The best free PDF editor in 2025 isn’t the one with the most features

A counter-intuitive argument: the right PDF tool is the one that does one job, fast, without learning your habits along the way.

PDFSamurai Editorial

“Best free PDF editor” is a strange phrase. PDF editors are either:

  • Mountain-sized desktop suites (Acrobat, Foxit, Nitro) that handle absolutely everything you might one day want, in exchange for a steady drip of subscription fees and an installer that updates itself in the background.
  • Online tools that bundle two dozen features behind a single domain, lean on uploads, and monetise via accounts, ads or a “Pro” tier.

There’s a third option that almost nobody talks about: a tool that does one thing well, opens instantly, and forgets you the moment you close the tab.
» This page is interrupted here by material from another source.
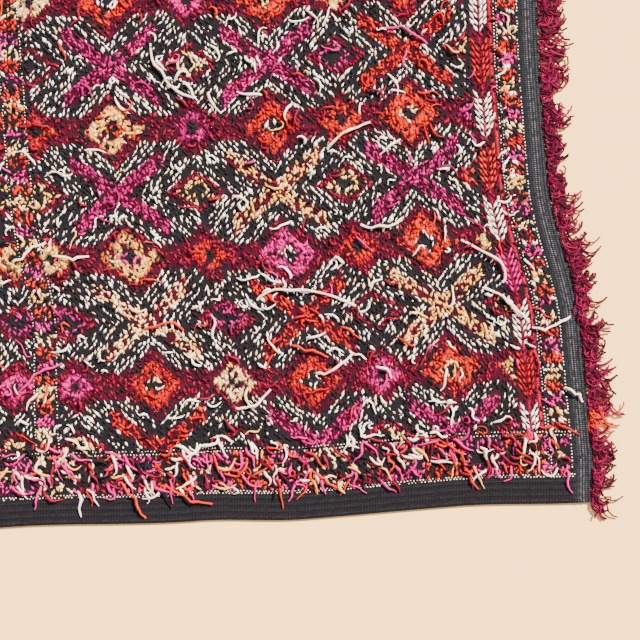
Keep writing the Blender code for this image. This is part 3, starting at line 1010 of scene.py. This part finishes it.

What “free” usually buys you

With most free PDF editors, the price you pay is one of:

  • your email address, used to feed onboarding sequences;
  • your usage data, used to build a behavioural profile;
  • your patience, paid in pop-ups for the paid tier;
  • your document content, briefly visible to whoever maintains the upload pipeline.

A tool that runs in your browser and asks for none of these is, paradoxically, cheaper to operate — there is no server bill, no account database, no support burden for password resets.

The minimum viable PDF toolkit

For 95% of users the daily kit is small:

  • merge a few files for an invoice bundle;
  • split a contract to send only the relevant pages;
  • rotate a scan that came in sideways;
  • compress something for email;
  • occasionally sign a PDF and send it back.

That’s it. The rest is enterprise wallpaper. A focused, browser-based toolkit that does those five things really well is a better deal than a suite that does fifty things eventually.